The American Psychological Association, or APA, released a statement on Aug. 31 expressing the importance of the protections offered under the Deferred Action for Childhood Arrivals, or DACA, program. The statement cited psychological research to highlight the unique stresses and long-term consequences of immigration experienced by Dreamers.
Five days later, Attorney General Jeff Sessions announced that the program was ending.
The APA’s concern is echoed by a growing awareness of mental health needs in the undocumented community. Students from the University Leadership Initiative, a group that works to empower and support undocumented immigrants, described the psychological challenges that these individuals face.
“We don’t know a single undocumented youth who does not feel some type of anxiety,” said Rebeca Hernandez, a UT-Austin student and University Leadership Initiative’s campus relations officer.
Ana Vidina Hernandez, a third-year masters student studying Latin American studies and social work, said that concern for undocumented family members and the “illegal” label itself can serve as additional stressors.
Undocumented immigrants have also reported struggling with feelings of isolation.
“It was very frustrating because no one around me — the school counselors, my friends, my mentors — they didn’t know what it meant to be undocumented,” Rebeca Hernandez said. “It just transferred into a lot of very, very severe anxiety and a lot of depression.”
Andrea Soto, a UT-Austin alumna and the University Leadership Initiative’s DACA co-lead, remembers the “almost painful identity” that resulted from being forced to keep her status a secret.
“I hated being an immigrant,” Soto said. “I hated being of a Mexican nationality. I hated that I wasn’t like everybody else … I was very closeted.”
Research shows that DACA has helped address some of these emotional and social stressors, improving the mental health of undocumented immigrants and their children. A study published in ScienceDirect states that receiving DACA reduced the chances of experiencing negative emotions and worry about self-deportation by 76–87 percent when compared to respondents without DACA.
A Harvard study found that undocumented immigrants who were eligible for DACA were 50 percent less likely to report symptoms of major depression than ineligible immigrants. Additionally, research conducted through Stanford’s Immigration Policy Lab found a statistically significant difference in the rate of adjustment and anxiety disorders between children with DACA-eligible mothers and children with ineligible mothers.
With the recent changes to DACA legislation, there is rising concern that there will be an increase in the mental health challenges faced by undocumented individuals.
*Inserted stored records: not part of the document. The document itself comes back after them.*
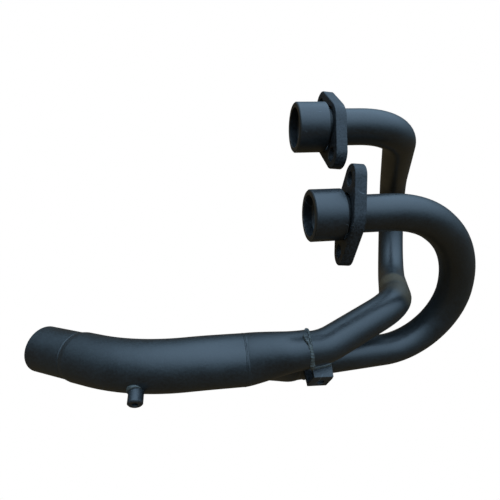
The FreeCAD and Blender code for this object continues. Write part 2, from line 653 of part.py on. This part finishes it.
face = new_body("bracket_face")
face_sketch = sketch_on(face, "bracket_face_outline", "XZ_Plane")
right_edge = "Sizes.bracket_width / 2"
left_edge = "-Sizes.bracket_width / 2"
below_face = f"-{half_height} - Sizes.trim_margin"
above_legs = f"{half_height} + {upper_end} + Sizes.trim_margin"
polygon(face_sketch, [
    (f"{left_edge} - Sizes.bracket_rake", below_face),
    (f"{right_edge} - Sizes.bracket_rake", below_face),
    (right_edge, "Sizes.bracket_shoulder"),
    (right_edge, half_height),
    (f"{right_edge} + Sizes.bracket_flare", above_legs),
    (left_edge, above_legs),
    (left_edge, half_height),
])
hole_x, hole_z = size("bracket_hole_x"), size("bracket_hole_z")
bolt_hole = face_sketch.addGeometry(
    Part.Circle(Vector(hole_x, hole_z, 0), Vector(0, 0, 1), size("bracket_hole") / 2), False)
bound(face_sketch, Sketcher.Constraint("DistanceX", -1, 1, bolt_hole, 3, hole_x), "Sizes.bracket_hole_x")
bound(face_sketch, Sketcher.Constraint("DistanceY", -1, 1, bolt_hole, 3, hole_z), "Sizes.bracket_hole_z")
bound(face_sketch, Sketcher.Constraint("Diameter", bolt_hole, size("bracket_hole")), "Sizes.bracket_hole")
face_pad = face.newObject("PartDesign::Pad", "bracket_face_pad")
face_pad.Profile = face_sketch
face_pad.Midplane = True
face_pad.setExpression("Length", "(Sizes.lower_leg_length + Sizes.trim_margin) * 2")
face.Placement = bracket_place
bracket_blank = doc.addObject("Part::MultiCommon", "bracket_blank")
bracket_blank.Shapes = [fold, face]
header_skin = fuse("header_skin", [collector_outside, right_tube_outside, left_tube_outside])
bracket_trim = fuse("bracket_trim", [header_skin, right_mouth_weld, left_mouth_weld])
front_bracket = cut("front_shield_bracket", bracket_blank, bracket_trim)


# Weld runs along the bracket's two legs
def weld_run(name, start, end):
    rod = doc.addObject("Part::Cylinder", f"{name}_rod")
    rod.setExpression("Radius", "Sizes.bracket_bead")
    rod.Height = (end - start).Length
    rod.Placement = facing(start, heading(start, end), Vector(0, 1, 0))
    return cut(name, rod, fuse(f"{name}_trim", [bracket_trim, front_bracket]))


upper_run = weld_run("bracket_upper_weld", point("upper_run_start"), point("upper_run_end"))
lower_run = weld_run("bracket_lower_weld", point("lower_run_start"), point("lower_run_end"))

PIECES = [
    right_sleeve, left_sleeve, right_sleeve_weld, left_sleeve_weld, right_flange, left_flange,
    right_tube, left_tube, merge_collector, right_mouth_weld, left_mouth_weld, seam_weld,
    tail_tube, outlet_spigot, outlet_weld, rear_boss, boss_weld, front_bracket, upper_run, lower_run,
]

doc.recompute()
for item in doc.Objects:
    if "Invalid" in item.State or "Error" in item.State:
        raise RuntimeError(f"{item.Name} failed: {item.State}")
os.makedirs("parts", exist_ok=True)
for piece in PIECES:
    shape = piece.Shape
    if shape.isNull() or not shape.isValid() or not shape.Solids:
        raise RuntimeError(f"{piece.Name} has no sound solid")
for piece in PIECES:
    piece.Shape.exportStep(f"parts/{piece.Name}.step")
    print(piece.Name, len(piece.Shape.Solids), round(piece.Shape.Volume, 1))
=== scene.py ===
import math

import bpy
from mathutils import Matrix, Vector, noise


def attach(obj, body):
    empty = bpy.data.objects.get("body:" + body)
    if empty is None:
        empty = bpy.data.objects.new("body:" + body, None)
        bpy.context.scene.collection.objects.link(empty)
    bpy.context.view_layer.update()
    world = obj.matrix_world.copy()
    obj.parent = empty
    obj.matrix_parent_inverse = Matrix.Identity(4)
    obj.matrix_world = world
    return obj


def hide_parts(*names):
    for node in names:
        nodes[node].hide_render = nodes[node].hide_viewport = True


# The header keeps the frame of its measured model: metres, X forward, Z up, Y to the left.
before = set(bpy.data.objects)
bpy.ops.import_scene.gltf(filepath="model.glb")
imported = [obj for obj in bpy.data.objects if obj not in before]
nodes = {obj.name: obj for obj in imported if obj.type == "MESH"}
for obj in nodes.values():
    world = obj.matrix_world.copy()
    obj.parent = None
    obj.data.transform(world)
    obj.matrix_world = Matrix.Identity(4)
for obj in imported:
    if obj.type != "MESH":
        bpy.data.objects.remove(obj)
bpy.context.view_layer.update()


# Port sleeves: short collars turned from steel bar, which slide into the engine's two exhaust
# ports. Each is welded to its tube from inside and painted with it, and handling has left faint
# scratches on it. Its edges are lighter and brownish: partly worn paint, partly a painted edge highlight.
def rgb(code):
    """Linear colour with alpha from an sRGB hex code."""
    tones = [int(code[i:i + 2], 16) / 255 for i in (0, 2, 4)]
    return [t / 12.92 if t <= 0.04045 else ((t + 0.055) / 1.055) ** 2.4 for t in tones] + [1.0]


def every(millimetres):
    """Pattern scale, per metre, for a feature of this size."""
    return 1000 / millimetres


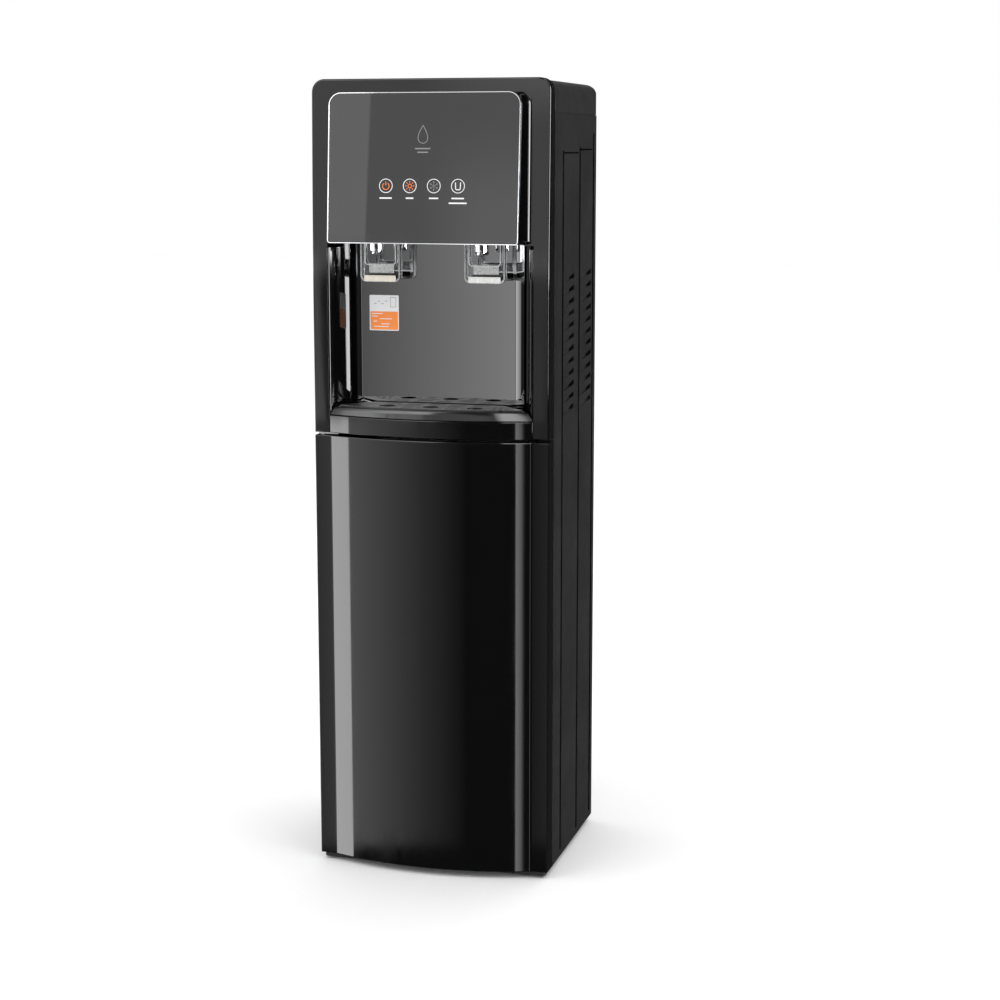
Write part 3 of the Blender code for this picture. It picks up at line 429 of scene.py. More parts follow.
def powder_coat(name, colour, roughness=0.45):
    """Painted sheet steel: orange peel, and a little dust in its sheen."""
    look = Look(name, colour, roughness).tint(0.10, 6.0)
    return look.rough(roughness * 0.85, roughness * 1.12, 24.0).relief(0.00003, 900.0, 2.0, 0.6)


def brushed(name, colour, roughness=0.28, stretch=(1.0, 1.0, 40.0)):
    """Metal brushed along one axis."""
    look = Look(name, colour, roughness, 1.0).tint(0.06, 300.0, 2.0, stretch)
    look.rough(roughness * 0.8, roughness * 1.3, 500.0, 3.0, stretch)
    return look.relief(0.000008, 1500.0, 2.0, stretch=stretch)


# Colour, roughness and grain of each moulded or printed look
PRINT_GRAIN = 0.00001
SATIN = {
    "satin_black": ((0.014, 0.014, 0.015),),
    "cap_black": ((0.026, 0.026, 0.027), 0.34),
    "rubber": ((0.020, 0.020, 0.020), 0.75, 0.00006),
    "white_plastic": ((0.74, 0.74, 0.72),),
    "cream_plastic": ((0.72, 0.67, 0.58),),
    "foam": ((0.70, 0.69, 0.62), 0.85, 0.0006),
    "silicone": ((0.72, 0.73, 0.70), 0.40),
    "circuit_board": ((0.015, 0.14, 0.06), 0.45),
    "print_white": ((0.80, 0.80, 0.80), 0.5, PRINT_GRAIN),
    "print_grey": ((0.22, 0.22, 0.22), 0.5, PRINT_GRAIN),
    "print_orange": ((0.85, 0.20, 0.03), 0.5, PRINT_GRAIN),
    "label_white": ((0.78, 0.79, 0.80), 0.45, PRINT_GRAIN),
    "label_grey": ((0.45, 0.43, 0.42), 0.45, PRINT_GRAIN),
    "label_orange": ((0.90, 0.26, 0.05), 0.45, PRINT_GRAIN),
    "band_blue": ((0.03, 0.12, 0.42), 0.45, PRINT_GRAIN),
    "band_green": ((0.05, 0.30, 0.12), 0.45, PRINT_GRAIN),
    "band_grey": ((0.18, 0.19, 0.20), 0.45, PRINT_GRAIN),
}
GLOSS = {
    "gloss_black": ((0.0025, 0.0025, 0.0028),),
    "gloss_black_lip": ((0.010, 0.010, 0.0105), 0.09),
    "display_glass": ((0.036, 0.036, 0.037), 0.008, 0.0000004),
    "red_plastic": ((0.45, 0.02, 0.015), 0.20),
    "green_plastic": ((0.02, 0.24, 0.06), 0.20),
}
OTHERS = [
    powder_coat("black_steel", (0.015, 0.015, 0.0155)),
    brushed("steel", (0.60, 0.60, 0.61)),
    brushed("copper", (0.80, 0.42, 0.28), 0.30, (8.0, 8.0, 1.0)),
    # Matte black with no sheen, for strips that paint the shade in the side panels' grooves
    Look("groove_shade_black", (0.0015, 0.0015, 0.0015), 0.9, Specular_IOR_Level=0.0)
    .tint(0.20, 200.0)
    .relief(0.00002, 600.0, 2.0),
    Look("splash_mirror", (0.33, 0.33, 0.335), 0.015, 1.0)
    .tint(0.04, 6.0)
    .rough(0.008, 0.03, 40.0, 6.0, (1.0, 1.0, 0.3))
    .relief(0.000002, 30.0, 1.0),
    Look("chrome", (0.88, 0.88, 0.90), 0.04, 1.0)
    .tint(0.03, 60.0)
    .rough(0.02, 0.08, 200.0)
    .relief(0.000004, 250.0, 2.0),
    Look("clear_plastic", (0.93, 0.95, 0.96), 0.03, Transmission_Weight=1.0, IOR=1.45)
    .rough(0.02, 0.07, 80.0)
    .relief(0.00001, 120.0, 1.0),
    # Whitish half-clear plastic for strips along the levers' edges: a painted highlight for the glints of the
    # clear edges
    Look("clear_edge_glint", (0.90, 0.91, 0.92), 0.25, Transmission_Weight=0.35, IOR=1.45)
    .tint(0.05, 200.0)
    .rough(0.18, 0.32, 300.0),
    Look("milky_plastic", (0.80, 0.81, 0.80), 0.30, Transmission_Weight=0.55, IOR=1.45)
    .tint(0.05, 120.0)
    .rough(0.24, 0.40, 300.0),
]
LOOKS = {look.name: look for look in OTHERS}
LOOKS.update({name: satin_plastic(name, *settings) for name, settings in SATIN.items()})
LOOKS.update({name: gloss_plastic(name, *settings) for name, settings in GLOSS.items()})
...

“Everyone experiences crisis and trauma individually … but I do think that we are seeing a lot of people who have been pushed into a crisis because of DACA being rescinded,” Ana Hernandez said. “We look at this from the point of view of toxic stress that can build up over time and literally engage the amygdala in a way that is not healthy.”
Ana Hernandez said that the president’s ambiguous tweets regarding the future of DACA are contributing to additional uncertainty and anxiety.
“This really brings our mental health back to where it was about this constant anxiety about what this means for us as students, us as youth, and what could this possibly mean for our parents, and the general climate around immigration,” Rebeca Hernandez said.
Despite the challenges imposed by changes to DACA legislation, the immigrant community at UT is determined to remain resilient and united, according to University Leadership Initiative members.
“We know from research that social support is the number one most important protective factor when it comes to mental health,” Ana Hernandez said. “That is how people are going to continue to survive and even thrive despite all of the barriers and challenges.”